Primeiro: como a especialização da Vara
não figura entre as hipóteses legais de afastamento do referido princípio, o
ato em questão está conflitando, evidentemente, com expressa disposição de lei.
Segundo: a declinação de competência
para uma Vara Especializada, sem, contudo, renovação dos atos instrutórios,
importa em restrição de garantia processual do Acusado!
O órgão
Plenário do Supremo Tribunal Federal já teve a oportunidade de se pronunciar
sobre a questão ao analisar, em ação direta de inconstitucionalidade interposta
contra lei estadual alagoana, que cuidava da especialização de Varas,
exatamente como no presente caso.
Ao enfrentar
o artigo 14 desta lei, que determinava que as
ações penais já em andamento não poderão, em nenhuma hipótese, ser
redistribuídas, a nossa Corte constitucional ressaltou que a norma
era constitucional nesse ponto, tendo em vista que, em respeito ao princípio da
identidade física do juiz, vigente em nosso sistema processual penal, impedia o
julgamento do feito por Magistrado diverso daquele que acompanhou a instrução.
Ressaltou, na
ocasião, que ninguém
poderia ser julgado por órgão constituído após a ocorrência do fato,
ainda, que o postulado do
juiz natural limitaria os poderes do Estado, que ficaria impossibilitado de
instituir juiz ad hoc e
que de forma diversa,
ter-se-ia tribunal de exceção.
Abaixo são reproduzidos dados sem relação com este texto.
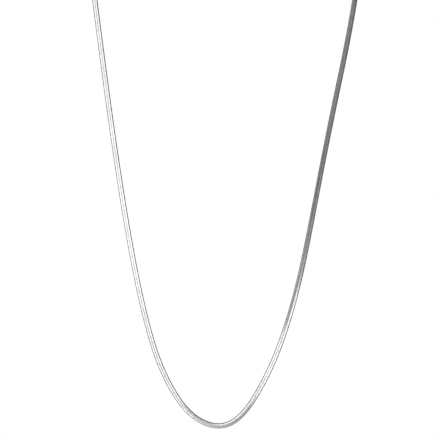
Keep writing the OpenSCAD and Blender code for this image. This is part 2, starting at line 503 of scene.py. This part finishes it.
class NodeTree:
    """A Principled material under construction, with one short method for each kind of node."""

    def __init__(self, name: str, metallic: float) -> None:
        """Starts a material that holds one Principled shader.

        Args:
            name: the material's name.
            metallic: 1 for a metal and 0 for anything else.
        """
        self.material = bpy.data.materials.new(name)
        self.material.use_nodes = True
        self.nodes = self.material.node_tree.nodes
        self.links = self.material.node_tree.links
        self.shader = self.nodes["Principled BSDF"]
        self.shader.inputs["Metallic"].default_value = metallic

    def shader_input(self, name: str, socket: Socket) -> None:
        """Joins a socket to the shader's input of that name."""
        self.links.new(socket, self.shader.inputs[name])

    def object_place(self) -> Socket:
        """The point's own Object coordinates."""
        return self.nodes.new("ShaderNodeTexCoord").outputs["Object"]

    def attribute(self, name: str) -> Socket:
        """Reads the number stored at each vertex under a name.

        Args:
            name: the name that it was stored under.

        Returns:
            The socket that gives the number.
        """
        node = self.nodes.new("ShaderNodeAttribute")
        node.attribute_name = name
        return node.outputs["Fac"]

    def stretched(self, place: Socket, scale: Triple) -> Socket:
        """Scales coordinates by their own factor each way.

        Args:
            place: the coordinates.
            scale: the factor along X, Y and Z.

        Returns:
            The socket that gives the scaled coordinates.
        """
        node = self.nodes.new("ShaderNodeMapping")
        node.inputs["Scale"].default_value = scale
        self.links.new(place, node.inputs["Vector"])
        return node.outputs["Vector"]

    def noise(self, place: Socket, scale: float, detail: float) -> Socket:
        """Makes cloudy noise from 0 to 1.

        Args:
            place: the coordinates that it is laid out on.
            scale: how many clouds there are in a metre.
            detail: how many times finer clouds are laid over them.

        Returns:
            The socket that gives the noise.
        """
        node = self.nodes.new("ShaderNodeTexNoise")
        node.inputs["Scale"].default_value = scale
        node.inputs["Detail"].default_value = detail
        self.links.new(place, node.inputs["Vector"])
        return node.outputs["Fac"]

    def map_range(self, value: Socket, source: Pair, target: Pair) -> Socket:
        """Carries a number from one range to another, and holds it at its ends.

        Args:
            value: the number.
            source: the range that it comes from.
            target: the range that it goes to.

        Returns:
            The socket that gives the new number.
        """
        node = self.nodes.new("ShaderNodeMapRange")
        for name, number in zip(("From Min", "From Max", "To Min", "To Max"), source + target):
            node.inputs[name].default_value = number
        self.links.new(value, node.inputs["Value"])
        return node.outputs["Result"]

    def add(self, first: Socket, second: Socket, weight: float) -> Socket:
        """Adds the second number times its weight to the first.

        Args:
            first: the first number.
            second: the second number.
            weight: what the second is multiplied by.

        Returns:
            The socket that gives the sum.
        """
        node = self.nodes.new("ShaderNodeMath")
        node.operation = "MULTIPLY_ADD"
        self.links.new(second, node.inputs[0])
        node.inputs[1].default_value = weight
        self.links.new(first, node.inputs[2])
        return node.outputs["Value"]

    def mix_colour(self, share: Socket, first: Colour, second: Colour) -> Socket:
        """Mixes two colours.

        Args:
            share: how much of the second there is, from 0 to 1.
            first: the first colour.
            second: the second colour.

        Returns:
            The socket that gives the mixed colour.
        """
        node = self.nodes.new("ShaderNodeMix")
        node.data_type = "RGBA"
        for socket, colour in zip([s for s in node.inputs if s.type == "RGBA"], (first, second)):
            socket.default_value = (*colour, 1.0)
        self.links.new(share, node.inputs["Factor"])
        return next(s for s in node.outputs if s.type == "RGBA")

    def shaded(self, colour: Socket, level: Socket) -> Socket:
        """Makes a colour darker.

        Args:
            colour: the colour.
            level: what it is multiplied by, from 0 to 1.

        Returns:
            The socket that gives the darker colour.
        """
        node = self.nodes.new("ShaderNodeVectorMath")
        node.operation = "SCALE"
        self.links.new(colour, node.inputs[0])
        self.links.new(level, node.inputs["Scale"])
        return node.outputs["Vector"]

    def bump(self, height: Socket, strength: float, distance: float) -> None:
        """Shades the surface as if it were raised.

        Args:
            height: how far up it is at each place, from 0 to 1.
            strength: how strongly it shows.
            distance: the height in metres that 1 stands for.
        """
        node = self.nodes.new("ShaderNodeBump")
        node.inputs["Strength"].default_value = strength
        node.inputs["Distance"].default_value = distance
        self.links.new(height, node.inputs["Height"])
        self.links.new(node.outputs["Normal"], self.shader.inputs["Normal"])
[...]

A conclusão dos Eminentes Ministros
foi, ao final, a de que ante
a vedação de juízes post
factum, remanesceriam os
autos na competência dos órgãos judiciários existente à época em que sobreviera
esta lei estadual.
Desta forma,
flagrante a nulidade do feito que, por força de sua redistribuição a uma Vara
Especializada, seja sentenciado por Juiz que não aquele que tenha presidido a
instrução. Das duas uma: ou tornam os autos para que o Magistrado que instruiu
o processo retome o feito, sentenciando-o, ou reproduzem-se todos os atos
perante o novo juiz, para que possa proferir a sentença após ter o devido
contato pessoal com toda a prova oral, especialmente com o Acusado, por ocasião
de novo interrogatório, agora ao final do procedimento, como manda a lei.